現代社会を生きる大人と子どもの姿
この映画では、親と子ども、教師と生徒といった、大人と子どもの関係が描かれましたね。今作にはどのようなメッセージを込めましたか。
ハウスナー:今作には特にメッセージを込めるつもりではありませんでした(笑)私たちフィルムメーカーは、ただある観察、あるショーをリリースするだけです。特に私の映画に関しては、いつもどのように見るかを観客に委ねています。観客それぞれが考えることは違うはずですから、私たちが先にジャッジを下すことはしません。「どのようなメッセージを込めたか」という質問に答えるなら、「あなたの頭の中で自由に考えて、信じて、解釈してみてね」というのが回答になるかもしれません。
今作において、個性的かつリアルな学生たちというキャラクターは非常に重要なポジションにいますね。今作における若手俳優たちの印象はいかがでしたか。

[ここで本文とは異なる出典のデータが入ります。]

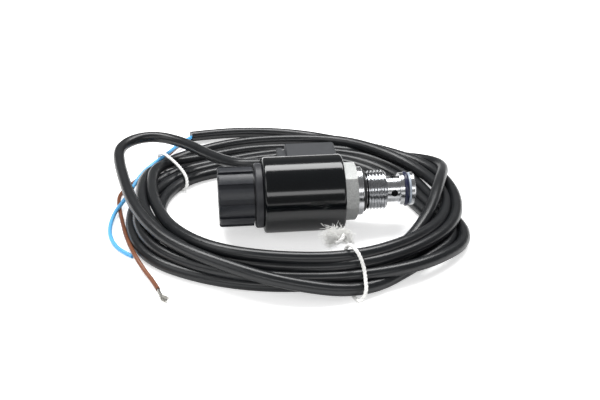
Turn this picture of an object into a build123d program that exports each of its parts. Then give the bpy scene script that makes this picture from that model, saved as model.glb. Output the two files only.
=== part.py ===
"""Screw-in two-way solenoid cartridge valve, lying inside a ring of its own lead.

The valve's axis is X, and the nose points along +X. The origin is on the axis, in the
face of the collar that seats on the manifold. The coil lies on a level surface.
All sizes are in millimetres.
"""
from build123d import *
import os
from math import cos, radians, sin, tan

os.makedirs("parts", exist_ok=True)

# ---------------------------------------------------------------- driving dimensions
# Fits between pieces
RUNNING = 0.05            # radial clearance of a sliding or turning fit
LOOSE = 0.10              # radial clearance of the coil on its tube
FREE = 0.30               # gap where nothing touches

# Valve body: hex, seating collar, thread
HEX_FLATS = 24.0
HEX_LENGTH = 6.5
HEX_CHAMFER = 0.7
HEX_TURN = 10.0           # degrees that the hex lies turned
COLLAR_DIAMETER = 23.0
COLLAR_LENGTH = 2.6
COLLAR_CHAMFER = 0.3
RECESS_DEPTH = 0.2        # the O-ring's seat, cut back from the collar's seating face
THREAD_DIAMETER = 19.05
THREAD_PITCH = 1.5875
THREAD_DEPTH = 0.92
THREAD_START = 1.9
THREAD_END = 11.4
THREAD_CHAMFER = 0.9
RELIEF_DIAMETER = 16.6
TUBE_SEAT_DEPTH = 7.1     # how far the armature tube enters the body
PIN_PASSAGE_DIAMETER = 5.0

# Cage: neck with cross holes, nose land, seal groove, nose lip
SPIGOT_DIAMETER = 10.9
SPIGOT_BORE_START = 1.0
NECK_DIAMETER = 12.6
NECK_END = 18.0
LAND_DIAMETER = 15.6
LAND_END = 19.9
GROOVE_DIAMETER = 12.3
GROOVE_END = 23.2
NOSE_END = 25.2
NOSE_CHAMFER = 0.6
POPPET_BORE = 8.6
CROSS_HOLE_DIAMETER = 3.2
CROSS_HOLE_X = 15.2
CROSS_HOLE_COUNT = 4
CROSS_HOLE_TURN = 7.0     # degrees above level of the hole that faces -Y
SEAT_DIAMETER = 10.0
SEAT_START = 19.0
SEAT_LENGTH = 3.4
SEAT_BORE = 6.2
RETAINER_THICKNESS = 1.0

# Seals
BODY_RING_SECTION = 1.8
SEAL_GAP = 0.2            # round the body's O-ring in its recess
NOSE_RING_SECTION = 2.2
BACKUP_THICKNESS = 1.0
BACKUP_STAND_OFF = 0.1    # how far the backup ring stays inside the land

# Poppet, pilot pin, armature and springs
POPPET_START = 5.0
POPPET_POCKET_DIAMETER = 6.2
POPPET_POCKET_END = 12.0
POPPET_TIP_DIAMETER = 4.0
PILOT_ORIFICE = 1.2
PIN_DIAMETER = 3.0
PIN_SEAT_GAP = 0.1
ARMATURE_START = -28.0
ARMATURE_END = -4.5
ARMATURE_STROKE = 2.0
POLE_GAP = 0.2            # left between armature and fixed core when pulled in
SPRING_POCKET_DIAMETER = 6.4
SPRING_POCKET_END = -17.0
ARMATURE_WIRE = 0.8
ARMATURE_COILS = 7
POPPET_WIRE = 0.6
POPPET_COILS = 6
SPRING_SIDE_GAP = 0.25

# Armature tube and fixed core
TUBE_DIAMETER = 15.8
TUBE_WALL = 0.9
TUBE_END_LIP = 0.9
STUD_DIAMETER = 12.0
STUD_LENGTH = 16.1
STUD_CHAMFER = 0.8

# Coil
COIL_DIAMETER = 36.0
COIL_LENGTH = 37.8
COIL_EDGE = 1.5
SHELL_WALL = 2.0
BOBBIN_WALL = 1.0
BOBBIN_FLANGE = 1.2
WINDING_GAP = 1.0         # ring of potting between winding and shell
COIL_SEAL_SECTION = 1.4
TERMINAL_DIAMETER = 1.5
TERMINAL_SPACING = 7.0
PIN_HEADROOM = 2.5        # from the pins' ends to the box's rim

# Terminal box on the back of the coil
BOX_START = -33.8
BOX_LENGTH = 24.4
BOX_HEIGHT = 24.0
BOX_STAND = 11.5          # from the coil's surface to the rim that the cover closes
BOX_WALL = 2.0
BOX_EDGE = 1.2
COVER_THICKNESS = 2.2
ENTRY_LENGTH = 4.2
ENTRY_INSET = 0.8
ENTRY_GROOVE_WIDTH = 1.6
ENTRY_GROOVE_DEPTH = 1.0
WINDOW_LENGTH = 12.0
WINDOW_HEIGHT = 12.0
GROMMET_BASE = 9.0
GROMMET_TIP = 6.6
GROMMET_TIP_X = -46.0
EXIT_DEPTH = 5.0          # from the box's rim to the lead's centre
EXIT_HEIGHT = 4.5         # of the lead's centre above the axis

# Ring between nut and coil, and the fluted nut
RING_DIAMETER = 30.7
RING_THICKNESS = 3.9
RING_EDGE = 0.6
NUT_DIAMETER = 28.4
NUT_LENGTH = 17.1
NUT_NECK_DIAMETER = 24.0
NUT_NECK_LENGTH = 0.8
NUT_EDGE = 1.2
NUT_CAP = 3.0             # closed end of the nut
FLUTE_COUNT = 12
FLUTE_WIDTH = 2.6
FLUTE_DEPTH = 1.0
INSERT_DIAMETER = 18.0

# Lead
LEAD_DIAMETER = 5.8
CORE_DIAMETER = 2.0
TIP_DIAMETER = 1.6
TIE_DIAMETER = 1.8
COIL_HEIGHT = 11.0
COIL_ROUND = 4.0
COIL_OUTER = (-33.0, 24.0, 98.0, 81.0, 122.0)     # centre x and y, half axes, turn in degrees
COIL_INNER = (-27.0, 15.0, 65.0, 60.0, 0.0)
REAR_TIE = (146.0, 69.0, 20.0, 12.8)       # angle, distance from the ring's centre, width, height
FRONT_TIE = (-75.5, 82.0, 20.0, 17.0)
KNOT_DIAMETER = 7.0
KNOT_SIDE = -3.0                           # how far the knot lies beside the front tie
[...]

ハウスナー:私は初めて演技する俳優と仕事をするのが大好きなんです。これまでの映画でも頻繁に、初演技の俳優を起用してきました。これまでは大人でしたけどね。今作についてはキャスティングに数ヶ月かけて、若手俳優に知識・技術を身につけてもらいながら、彼らとの関係を築き上げていきました。リハーサルなどを通して、キャラクターとともに彼らの演技の技術も磨き上げていったのです。いざ撮影しようという時には、彼らは立派なプロフェッショナルになっていましたよ。
人は他人の評価を気にしたり、自分に自信がなくなっていたりする時、他人の強い言葉や信念に揺さぶられがちです。今作はカルトに傾倒する人々の繊細さや、カルトにハマるきっかけを描いている側面もあると思いますが、そういった部分についてお話いただけますか。
ハウスナー:今作を素敵に解釈してくれましたね。思うに、孤独な人は支配的な人の影響を受けやすいと思います。しかし、その“孤独”というのも無限にあるパレットに乗った一色に過ぎません。孤独でなくても支配される人は支配されますから、孤独だと操られるという単純な話ではありません。
ハウスナー:今作でも描いたとおり、若者は常に何か特別なものを求めていて、何かにかかわりたいと熱望している傾向にあります。私はそれがネガティブなことだとは思いません。人生に何かを熱望する力が、世界に貢献する何かを生み出すこともありますよね。しかしその若者特有の理想主義がミス・ノヴァクに結びついたことで、今作では悲劇が生まれていくわけです。何が原因かって?ひとつではありません。いくらでも理由は探せますよね。ただひとつ言えるのは、大人と子どもの関係は非常に重要だということ。大人の役割は子どもにしっかり気を配り適切なケアを施して有害なものから守れる状態にしておくことです。